Pfister ist für alle Restaurants verantwortlich. Im Fischer’s Fritz arbeitet er diesen Sommer von acht bis 23 Uhr, vier Tage am Stück. Zuerst ist er nicht zu finden, weil er im Keller putzt. «Davor drücke ich mich nicht, nur weil ich der Chef bin. Wir haben hier flache Hierarchien.» Das Wort «Familie» fällt immer wieder. Sie gehen zusammen schwimmen, was trinken, in den Europapark.
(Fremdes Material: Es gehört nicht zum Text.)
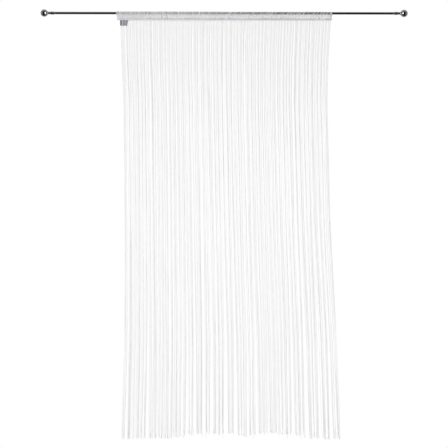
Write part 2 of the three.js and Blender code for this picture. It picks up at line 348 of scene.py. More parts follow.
def tube_caps(tubes, rings, sides):
    """The two flat ends of each tube."""
    start = np.arange(tubes)[:, None] * rings * sides
    side = np.arange(sides)
    first = start + side[::-1]
    last = start + (rings - 1) * sides + side
    return first.tolist() + last.tolist()


def carry(made, name, values):
    """Gives each point of a mesh a number, for its finish to read."""
    layer = made.data.attributes.new(name, "FLOAT", "POINT")
    layer.data.foreach_set("value", np.asarray(values, float).ravel())


print("a tube of 3 rings with 6 sides has", len(tube_faces(1, 3, 6)), "faces and two ends")

# %% [markdown]
# ## The dark chrome
#
# The rod and the balls are plated with a dark, polished metal. It looks almost black where it
# mirrors the dark room in front and pale at its rims, where it mirrors the white sheet behind. So
# the metal itself is a mid grey with a low roughness. Fine lengthwise polishing lines and a few
# duller patches, as fingers leave, keep it from looking like a computer's perfect mirror. The
# neck of each ball is painted darker in its hollow, as the shade that falls there: the mesh
# carries a number for this painted shade.

# %% Finish: dark chrome
# The dark tone is where the painted shade in a ball's neck goes. The fingered patches only lean a
# little towards it.
CHROME_TONES = {"painted_shade": (0.08, 0.08, 0.083), "bright": (0.35, 0.35, 0.36)}
CHROME_ROUGHNESS = (0.06, 0.15)
PATCH_TONES = (0.7, 1.0)
# How much darker the neck's hollow is painted, as shade.
HOLLOW_PAINTED_SHADE = 0.5
POLISHING_LINES = {"distance": 0.02 * MM, "strength": 0.25}
EVEN = (1.0, 1.0, 1.0)
LENGTHWISE = (0.02, 1.0, 1.0)


def new_finish(name, colour, roughness, **values):
    """A material with one Principled shader, whose even values are set on its own sockets."""
    finish = bpy.data.materials.new(name)
    finish.use_nodes = True
    shader = finish.node_tree.nodes["Principled BSDF"]
    shader.inputs["Base Color"].default_value = (*colour, 1)
    shader.inputs["Roughness"].default_value = roughness
    for socket, value in values.items():
        shader.inputs[socket.replace("_", " ")].default_value = value
    return finish, finish.node_tree, shader


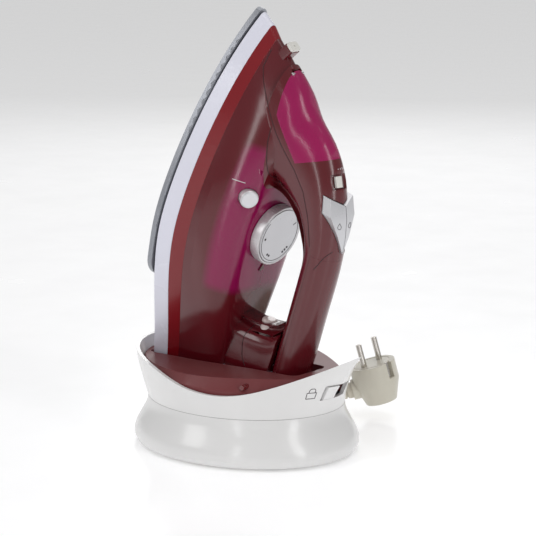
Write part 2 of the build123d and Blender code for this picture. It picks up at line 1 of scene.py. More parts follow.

Vier von fünf Restaurantgästen bestellen Fischchnusperli. 60 bis 80 Kilogramm werden pro Tag in der Küche zubereitet. Privat kann der Küchenchef keinen Fisch mehr sehen. «Und auch keine Pouletflügelei mehr – ich esse lieber Pizza.» 90 Prozent des Fischs, der in der Küche verarbeitet wird, kommt aus dem Zürichsee, von Berufsfischer Adrian Gerny. Gegen 2.30 Uhr fährt er mit dem Boot raus. Im Sommer zieht er Felchen, im Herbst Egli und Rotaugen, im Frühling Hecht aus dem See. An schlechten Tagen kommt er mit 5, an guten mit 100 bis 150 Kilogramm zurück. Das Fischer’s Fritz ist eine sichere Währung für ihn: Hier hat er seine feste Anlegestelle und mit dem Restaurant immer einen verlässlichen Abnehmer. Sobald er auch Fische im Kiosk abgeliefert hat, kommt ein Foto von der Auslage auf den Online-Dienst Instagram, Minuten später stehen die ersten Camper vor den Seeforellen.

Bewilligungs-Zoff

Fischer’s Fritz ist das ganze Jahr geöffnet. Im Sommer arbeiten hier bis zu 30 Personen, von Oktober bis März läuft der Betrieb reduziert. Damit fährt Péclard gut. Doch auch das Fischer’s Fritz hat seine Krisen. Letzen Sommer ertrank hier eine Person im See. Mit drei Promille Alkohol im Blut. Alle gucken betreten, als Péclard davon spricht. Auch 2015 wollen sie am liebsten vergessen. Ein Problemjahr. Weil die Stadt den Zeigefinger auf eine fehlende Bewilligung für das Aussenzelt des Restaurants legte, musste das Unternehmen das Sommergeschäft auf Eis legen und Hochzeiten absagen. Auch bei den Glamping-Zelten fehlte die Bewilligung: Mit ihrem Holzboden gelten sie rechtlich als feste Bauten. Für Péclard eine Nichtigkeit. «Kreativität hat einfach keinen Platz in dieser Stadt.» «Naja», sagt sein Geschäftspartner und lacht.